Tom Del Beccaro, a California delegate and chair of the state GOP, predicted the one-day delay in full convention events would supercharge the rest of the week's meeting.

"I think there's going to be a lot of bottled up energy, and I think that's going to show," he said.

But Sally Bradshaw, a Florida Republican and longtime senior aide to former Florida Gov. Jeb Bush, was not so sanguine. "It's a mess all around and it's fraught with risk," she said. "It's not good for anybody — particularly the people impacted by the storm."

It was hardly the opening splash that convention planners had hoped for, and it risked the juxtaposition of Republicans partying as the storm batters toward land — almost exactly seven years after Hurricane Katrina devastated New Orleans.

"Obviously we want to pray for anyone that's in the pathway of this storm," Party Chairman Priebus said Monday on NBC's "Today" show, "but the message is still the same: that all Americans deserve a better future and that this president ... didn't keep the promises he made in 2008."

The party hastily rewrote the convention script to present the extravaganza's prime rituals and headline speakers later in the week, and further changes were possible. Planners said Monday's speakers would be worked into the schedule later in the week.

"We're going to continue with our Tuesday, Wednesday, Thursday schedule," said Russ Schriefer, the chief convention planner.

At least one speaker bowed out. Louisiana Gov. Bobby Jindal announced Monday that he would not attend as the storm gathered strength and bore down on his home state.

As the weather threat to Tampa diminished, delegates focused on party message and the near-term task of making Romney the nominee and working to defeat Obama in November.

"There's a mission here," said Gary Harkins, a delegate from Brandon, Miss. "We have to nominate a candidate for president.
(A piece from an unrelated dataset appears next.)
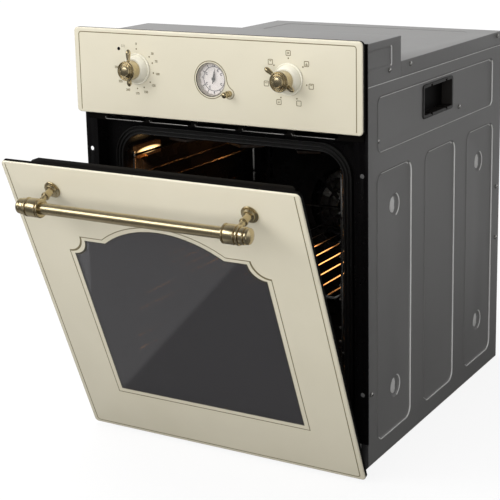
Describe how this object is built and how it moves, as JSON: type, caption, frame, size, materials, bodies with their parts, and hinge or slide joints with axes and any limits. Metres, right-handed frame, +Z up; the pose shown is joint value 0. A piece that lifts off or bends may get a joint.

Our mission is to save America from becoming a socialistic state."

Sen. Rob Portman delivered a message to the Ohio delegation that was echoed at meetings and news conferences all across Tampa — the Obama presidency has been a failure.

"It's time to stop blaming others and take responsibility," Portman said at a breakfast session. "There are families all over Ohio that are suffering as a result. He hasn't measured up to his own standards. "

The weather was a constant concern for some. Jeanne Luckey of Ocean Springs, Miss., whose family lost a beachside home to Hurricane Katrina, said friends were helping secure their inland home for Isaac.